Helfen soll jetzt eine Imagekampagne, die vom Ärzte-Netz Ostsachsen zusammen mit der Kreisärztekammer und dem Landkreis Görlitz initiiert wurde und die Region zwischen Neiße und Spree bei der Zielgruppe – in Ausbildung befindlichen Medizinern, jungen Ärzten in den ersten Berufsjahren, aber auch Gymnasiasten mit dem Berufswunsch Arzt – in einem besseren Licht erscheinen lassen soll. Kernstück ist die neu geschaffene Webseite www.aerzte-fuer-ostsachsen. de, auf der es nicht nur einen Imagefilm mit den Vorzügen der Region zu sehen gibt, sondern die auch vielfältige Informationen bereit hält und Hilfestellung gibt. „Wir möchten neugierig machen auf die – hoffentlich – neue Heimat, geben Tipps zur eventuellen Niederlassung in der eigenen Praxis und zur Anstellung im Krankenhaus“, sagt Ingo Goschütz von der kreiseigenen Entwicklungsgesellschaft Niederschlesische Oberlausitz mbH (ENO), unter deren Regie die Umsetzung des Projektes erfolgte. Gleichzeitig gebe es Wissenswertes zur hohen Lebensqualität im ländlichen Raum. Zur Verfügbarkeit von Grundstücken, Häusern, zu Kultur- und Freizeitangeboten. „Wir arbeiten hier ganz deutlich heraus, dass ein Berufsleben im Landkreis Görlitz eine überlegenswerte Alternative zum zweifellos vorhandenen Stress in der Großstadt ist. Wer Wert auf Entschleunigung legt, gleichzeitig aber auch beruflich weiterkommen will, ist bei uns auf jeden Fall richtig“, stellt Volker Höynck klar.
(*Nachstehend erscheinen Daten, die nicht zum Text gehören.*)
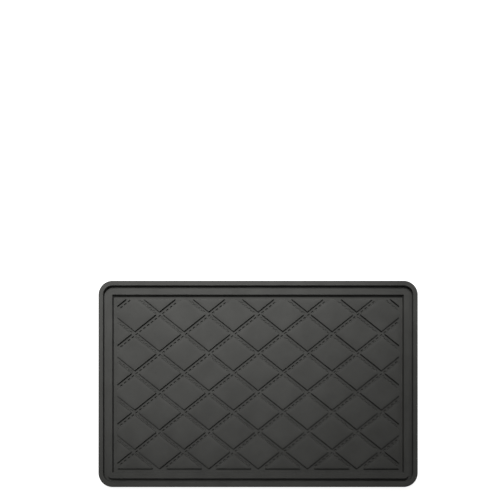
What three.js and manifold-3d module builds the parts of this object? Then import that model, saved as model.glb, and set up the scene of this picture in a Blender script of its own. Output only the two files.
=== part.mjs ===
// Anti-slip dashboard mat: one moulded rubber tray with a double rim and a quilted floor.
// Millimetres, +Z up. The mat lies flat with its underside on z = 0, its long side along X and
// its far side towards +Y. The origin is the middle of the underside.
import * as THREE from "three";
import { ConvexGeometry } from "three/addons/geometries/ConvexGeometry.js";
import { mergeVertices } from "three/addons/utils/BufferGeometryUtils.js";
import Module from "manifold-3d";

// Outline of the mat, seen from above.
const matLength = 280;
const matDepth = 181;
const cornerRadius = 12.5;
const trayCornerRadius = 0.6;

// Heights over the underside.
const rimHeight = 5.5;
const trayFloorHeight = 2.5;
const grooveDepth = 3;

// Widths from the outer edge inwards.
const rimWidth = 4.3;
const grooveWidth = 3.5;
const ledgeWidth = 4.6;
const floorStripWidth = 3;

// How far each moulded wall leans, so that the mat leaves its mould.
const grooveWallLean = 0.4;
const trayWallLean = 0.6;

// Rounded outer edge of the rim, and the small bevel round the underside.
const rimEdgeRadius = 1.2;
const undersideBevel = 0.4;

// Quilting: the distance from one seam crossing to the next, along X and along Y.
const diamondLength = 43.3;
const diamondDepth = 34.45;
const seamWidth = 3.7;

// Cushions between the seams: a short steep edge, then a low dome.
const cushionEdgeHeight = 1;
const cushionEdgeLean = 0.3;
const cushionDomeRise = 0.3;
const cushionDomeRun = 8;

// Stitch line, pressed into each seam a little to the near side of its middle.
const stitchOffset = 0.7;
const stitchWidth = 1.1;
const stitchDepth = 0.5;

// Fineness of the round forms, how deep a cushion is rooted in the mat, how far a cutter stands
// out of the floor, and how close two points count as one.
const cornerSteps = 8;
const edgeSteps = 4;
const domeSteps = 3;
const rootDepth = 0.5;
const cutterLift = 0.2;
const mergeTolerance = 1e-4;

// The quilted field, and the lattice of seams that is laid over it.
const fieldInset = rimWidth + grooveWidth + ledgeWidth + trayWallLean + floorStripWidth;
const fieldHalfLength = matLength / 2 - fieldInset;
const fieldHalfDepth = matDepth / 2 - fieldInset;
const halfCell = new THREE.Vector2(diamondLength / 2, diamondDepth / 2);
const seamNormal = new THREE.Vector2(halfCell.y, halfCell.x).normalize();
const quadrants = [[1, 1], [-1, 1], [-1, -1], [1, -1]];

// The points of the whole cushions just reach the near edge of the field, so the lowest row of
// crossings lies half a seam beyond it, measured along Y.
const firstCrossingRow = -fieldHalfDepth - seamWidth / 2 / seamNormal.y;

const wasm = await Module();
wasm.setup();

function solidOf(geometry) {
  const bare = geometry.clone();
  bare.deleteAttribute("normal");
  bare.deleteAttribute("uv");
  const merged = mergeVertices(bare, mergeTolerance);
  return new wasm.Manifold(
    new wasm.Mesh({
      numProp: 3,
      vertProperties: merged.attributes.position.array,
      triVerts: new Uint32Array(merged.index.array),
    }),
  );
}

function geometryOf(solid) {
  const { vertProperties, triVerts } = solid.getMesh();
  const geometry = new THREE.BufferGeometry();
  geometry.setAttribute("position", new THREE.BufferAttribute(vertProperties, 3));
  geometry.setIndex(new THREE.BufferAttribute(triVerts, 1));
  geometry.computeVertexNormals();
  return geometry;
}

// Counter-clockwise outline of the mat, moved inwards. Round corners stay concentric for as long
// as a radius is left, and are nearly square after that.
function outline(inset) {
  const radius = Math.max(cornerRadius - inset, trayCornerRadius);
  const centreX = matLength / 2 - inset - radius;
  const centreY = matDepth / 2 - inset - radius;
  const points = [];
  quadrants.forEach(([signX, signY], corner) => {
    for (let step = 0; step <= cornerSteps; step++) {
      const angle = ((corner + step / cornerSteps) * Math.PI) / 2;
      points.push([
        signX * centreX + radius * Math.cos(angle),
        signY * centreY + radius * Math.sin(angle),
      ]);
    }
  });
  return points;
}

// Section of the border as [inset, height] pairs, from the underside over the rim, the groove
// and the ledge down to the floor of the tray.
function borderSection() {
  const section = [
    [undersideBevel, 0],
    [0, undersideBevel],
  ];
  for (let step = 0; step <= edgeSteps; step++) {
    const angle = ((step / edgeSteps) * Math.PI) / 2;
    section.push([
      rimEdgeRadius * (1 - Math.cos(angle)),
      rimHeight - rimEdgeRadius * (1 - Math.sin(angle)),
    ]);
  }
  const grooveStart = rimWidth;
  const grooveEnd = grooveStart + grooveWidth;
  const ledgeEnd = grooveEnd + ledgeWidth;
  section.push(
    [grooveStart, rimHeight],
    [grooveStart + grooveWallLean, rimHeight - grooveDepth],
    [grooveEnd - grooveWallLean, rimHeight - grooveDepth],
    [grooveEnd, rimHeight],
    [ledgeEnd, rimHeight],
    [ledgeEnd + trayWallLean, trayFloorHeight],
  );
  return section;
}

// The section swept round the outline, closed by the underside and the floor of the tray.
function traySolid() {
  const rings = borderSection().map(([inset, height]) =>
    outline(inset).map(([x, y]) => [x, y, height]),
  );
  const count = rings[0].length;
  const index = [];
  for (let ring = 0; ring + 1 < rings.length; ring++) {
    for (let i = 0; i < count; i++) {
      const next = (i + 1) % count;
      const low = ring * count;
      const high = low + count;
      index.push(low + i, low + next, high + next, low + i, high + next, high + i);
    }
  }
  const last = (rings.length - 1) * count;
  for (let i = 1; i + 1 < count; i++) {
    index.push(0, i + 1, i);
    index.push(last, last + i, last + i + 1);
  }
  const geometry = new THREE.BufferGeometry();
  geometry.setAttribute("position", new THREE.Float32BufferAttribute(rings.flat(2), 3));
  geometry.setIndex(index);
  return solidOf(geometry);
}

// The part of a convex polygon where normal . point <= reach.
function clipped(polygon, normal, reach) {
  const kept = [];
  polygon.forEach((point, i) => {
    const next = polygon[(i + 1) % polygon.length];
    const here = normal.dot(point) - reach;
    const there = normal.dot(next) - reach;
    if (here <= 0) kept.push(point);
    if (here * there < 0) kept.push(point.clone().lerp(next, here / (here - there)));
  });
  return kept;
}

// The sides of one cushion: its four seams and the four edges of the field, each as an outward
// normal and its reach from the origin.
function cushionSides(centre) {
  const sides = [];
  const seamReach = halfCell.x * seamNormal.x - seamWidth / 2;
  for (const [signX, signY] of quadrants) {
    const normal = new THREE.Vector2(signX * seamNormal.x, signY * seamNormal.y);
    sides.push({ normal, reach: normal.dot(centre) + seamReach });
  }
  for (const sign of [1, -1]) {
    sides.push({ normal: new THREE.Vector2(sign, 0), reach: fieldHalfLength });
    sides.push({ normal: new THREE.Vector2(0, sign), reach: fieldHalfDepth });
  }
  return sides;
}

// The cushion's outline, moved inwards from all its sides.
function cushionOutline(centre, inset) {
  let polygon = quadrants.map(([signX, signY]) =>
    new THREE.Vector2(signX * halfCell.x, signY * halfCell.y).add(centre),
  );
  for (const { normal, reach } of cushionSides(centre)) {
    polygon = clipped(polygon, normal, reach - inset);
  }
  return polygon.length >= 3 ? polygon : [];
}

// Height of a cushion over the floor of the tray, at a distance from its nearest side.
function cushionHeight(distance) {
  const along = Math.min((distance - cushionEdgeLean) / cushionDomeRun, 1);
  return cushionEdgeHeight + cushionDomeRise * (1 - (1 - along) ** 2);
}

// A cushion is convex, so it is the hull of its outline at a few heights. Where a small cushion
// at the edge of the field has no room for a step, its dome ends lower.
function cushionSolid(centre) {
  const points = [];
  const addRing = (inset, height) => {
    for (const { x, y } of cushionOutline(centre, inset)) {
      points.push(new THREE.Vector3(x, y, trayFloorHeight + height));
    }
  };
  addRing(0, -rootDepth);
  addRing(0, 0);
  for (let step = 0; step <= domeSteps; step++) {
    const distance = cushionEdgeLean + (cushionDomeRun * step) / domeSteps;
    addRing(distance, cushionHeight(distance));
  }
  return solidOf(new ConvexGeometry(points));
}

// Room for the edges of a cushion, without which it would be a sliver and is left out.
function hasRoom(centre) {
  return cushionOutline(centre, 2 * cushionEdgeLean).length > 0;
}

// Centres of all cells of the lattice that reach into the field.
function cushionCentres() {
  const centres = [];
  const columns = Math.ceil(fieldHalfLength / halfCell.x) + 1;
  const rows = Math.ceil((fieldHalfDepth - firstCrossingRow) / halfCell.y) + 1;
  for (let row = 0; row <= rows; row++) {
    for (let column = -columns; column <= columns; column++) {
      const isCell = (row + column) % 2 !== 0;
      const centre = new THREE.Vector2(
        column * halfCell.x,
        firstCrossingRow + row * halfCell.y,
      );
      if (isCell && hasRoom(centre)) centres.push(centre);
    }
  }
  return centres;
}

// The stretch of a line inside the field, as its two ends. A stub in a corner that is shorter than
// the seam is wide has none.
function stretchInField(start, direction) {
  let from = -Infinity;
  let to = Infinity;
  for (const [axis, half] of [["x", fieldHalfLength], ["y", fieldHalfDepth]]) {
    const a = (-half - start[axis]) / direction[axis];
    const b = (half - start[axis]) / direction[axis];
    from = Math.max(from, Math.min(a, b));
    to = Math.min(to, Math.max(a, b));
  }
  if (to - from < seamWidth) return null;
  return [from, to].map((t) => start.clone().addScaledVector(direction, t));
}

// A V-shaped cutter along one stitch line.
function stitchCutter([start, end], across) {
  const spread = (stitchWidth / 2) * (1 + cutterLift / stitchDepth);
  const points = [];
  for (const point of [start, end]) {
    for (const side of [-1, 1]) {
      const edge = point.clone().addScaledVector(across, side * spread);
      points.push(new THREE.Vector3(edge.x, edge.y, trayFloorHeight + cutterLift));
    }
    points.push(new THREE.Vector3(point.x, point.y, trayFloorHeight - stitchDepth));
  }
  return solidOf(new ConvexGeometry(points));
}

// Cutters for the stitch lines of all seams, leaning to both sides.
function stitchCutters() {
  const cutters = [];
  const reach = Math.ceil(
    fieldHalfLength / halfCell.x + (fieldHalfDepth - firstCrossingRow) / halfCell.y,
  );
  for (const lean of [1, -1]) {
    const direction = new THREE.Vector2(halfCell.x, lean * halfCell.y).normalize();
    const across = new THREE.Vector2(-lean * direction.y, Math.abs(direction.x));
    for (let crossing = -reach; crossing <= reach; crossing++) {
      const start = new THREE.Vector2(crossing * diamondLength, firstCrossingRow);
      start.addScaledVector(across, -stitchOffset);
      const stretch = stretchInField(start, direction);
      if (stretch) cutters.push(stitchCutter(stretch, across));
    }
  }
  return cutters;
}

function dashboardMat() {
  let solid = traySolid();
  for (const centre of cushionCentres()) solid = solid.add(cushionSolid(centre));
  for (const cutter of stitchCutters()) solid = solid.subtract(cutter);
  const rubber = new THREE.MeshStandardMaterial({
    color: 0x444442,
    roughness: 0.72,
    metalness: 0,
  });
  const mesh = new THREE.Mesh(geometryOf(solid), rubber);
  mesh.name = "dashboard_mat";
  return mesh;
}

const model = new THREE.Group();
model.add(dashboardMat());

export default model;
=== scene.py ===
"""Anti-slip dashboard mat: one moulded rubber tray with a double rim, a quilted floor and pressed-in
stitches, lying on a pale floor under soft studio light. Metres, +Z up, +Y towards the far side."""

import math

import bmesh
import bpy
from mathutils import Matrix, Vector


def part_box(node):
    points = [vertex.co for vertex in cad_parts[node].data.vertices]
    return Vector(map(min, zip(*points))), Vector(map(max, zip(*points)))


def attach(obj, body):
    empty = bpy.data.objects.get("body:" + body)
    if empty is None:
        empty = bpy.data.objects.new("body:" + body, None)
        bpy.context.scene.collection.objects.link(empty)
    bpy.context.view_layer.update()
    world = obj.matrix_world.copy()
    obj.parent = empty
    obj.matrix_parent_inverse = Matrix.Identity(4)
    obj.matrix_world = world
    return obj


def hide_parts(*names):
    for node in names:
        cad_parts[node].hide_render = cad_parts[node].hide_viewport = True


MM = 0.001
NODE = "dashboard_mat"

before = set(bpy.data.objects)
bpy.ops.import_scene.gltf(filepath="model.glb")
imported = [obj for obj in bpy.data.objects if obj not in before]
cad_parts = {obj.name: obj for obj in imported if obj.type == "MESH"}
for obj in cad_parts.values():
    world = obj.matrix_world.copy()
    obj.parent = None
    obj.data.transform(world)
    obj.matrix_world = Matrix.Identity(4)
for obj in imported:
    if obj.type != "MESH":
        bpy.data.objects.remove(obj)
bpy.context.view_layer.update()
mat_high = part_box(NODE)[1]

# The mat's outline and heights.
HALF_LENGTH = mat_high.x
HALF_DEPTH = mat_high.y
CORNER_RADIUS = 12.5 * MM
TRAY_CORNER_RADIUS = 0.6 * MM
RIM_HEIGHT = mat_high.z
FLOOR_HEIGHT = 2.5 * MM
GROOVE_DEPTH = 3 * MM
GROOVE_HEIGHT = RIM_HEIGHT - GROOVE_DEPTH

# Widths from the outer edge inwards, and how far the walls lean.
RIM_WIDTH = 4.3 * MM
GROOVE_WIDTH = 3.5 * MM
LEDGE_WIDTH = 4.6 * MM
FLOOR_STRIP_WIDTH = 3.1 * MM
GROOVE_WALL_LEAN = 0.3 * MM
TRAY_WALL_LEAN = 0.5 * MM

# The part of the floor strip that is swept round with the border, as a share of its width.
SWEPT_STRIP_SHARE = 0.25

# Roundings along the moulded edges, and how finely they are divided.
UNDERSIDE_BEVEL = 0.4 * MM
BEVEL_EDGE_RADIUS = 0.1 * MM
RIM_EDGE_RADIUS = 1.2 * MM
LIP_RADIUS = 0.15 * MM
FOOT_RADIUS = 0.2 * MM
CORNER_STEPS = 14
FILLET_STEPS = 4

# Quilting: distances between seam crossings along X and Y, the seams, and the cushions between
# them, which rise steeply at their edges and then run out into a low dome.
DIAMOND_LENGTH = 43.3 * MM
DIAMOND_DEPTH = 34.45 * MM
SEAM_WIDTH = 3.7 * MM
EDGE_HEIGHT = 1.6 * MM
EDGE_RUN = 0.3 * MM
EDGE_POWER = 4
DOME_RISE = 0.3 * MM
DOME_RUN = 3.5 * MM
DOME_POWER = 2

# Distances from a cushion's edge at which its mesh has a line of points.
CUSHION_LINES = [d * MM for d in (0, 0.06, 0.13, 0.22, 0.34, 0.5, 0.9, 1.4, 2, 2.7, 3.5)]

# Points of the field's mesh closer than this to a cutting line are taken to lie on it.
CUT_TOLERANCE = 1e-7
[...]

Aus fachlicher Sicht wichtig sind auf der neuen Webseite vor allem auch eine Übersicht sämtlicher Praxen mit Weiterbildungsbefähigung sowie eine komplette Übersicht aller Krankenhäuser im Landkreis. Darüber hinaus gibt es Informationen zum Not- und Bereitschaftsdienst. Für Fragen bietet sich das Ärzte-Netz Ostsachsen als zentraler Ansprechpartner an.

Doch ist es wirklich realistisch, auf das Interesse junger Mediziner an einer Beschäftigung an Neiße und Spree zu hoffen? „Es gibt Studien, in denen die Wünsche dieser Berufsgruppe sehr klar herausgearbeitet wurden“, erläutert Ute Taube. „Demnach steht die Kompatibilität von Beruf und Familie ganz weit oben. Die jungen Ärzte stellen hohe Ansprüche an ihre fachlichen Qualifikationen, wollen gleichzeitig aber auch flexibel in ihrer Lebensplanung sein. Und sie möchten Kontakt untereinander haben, um sich weiter voran zu bringen.“ Deshalb sei es wichtig, dass im Landkreis Görlitz die Weiterbildungskompetenzen ausgebaut würden, ohne die Betreffenden an Großkliniken in Dresden oder Leipzig verweisen zu müssen. Außerdem sei das Mentoring wichtig. „Es müssen ältere Kollegen da sein, die den Nachwuchs bis hin zum Facharztabschluss betreuen.“

Möglicherweise, erläutert die Vorsitzende der Kreisärztekammer, müsse man perspektivisch auch die Art der Beschäftigung überdenken. Denn: „Junge Ärzte scheuen oft die eigene Niederlassung, wollen sich vielmehr anstellen lassen. Das bringt medizinische Versorgungszentren verstärkt ins Spiel, wo – aufgrund der Familienplanung – vielleicht auch halbe Stellen zu bekommen sind.“

In den nächsten Monaten wollen das Ärzte-Netz Ostsachsen und seine Partner mit der neuen Webseite verstärkt auf Werbetour gehen. So soll unter anderem das Online-Marketing verstärkt werden. Überdies will man mit dem Imagefilm und Informationsmaterial auf Messen präsent sein – demnächst beim Insidertreff im Veranstaltungspark Löbau. Schließlich sollen auch „gute Nachrichten“ verbreitet werden – Geschichten über Mediziner, die in der Oberlausitz eine neue berufliche Heimat gefunden haben.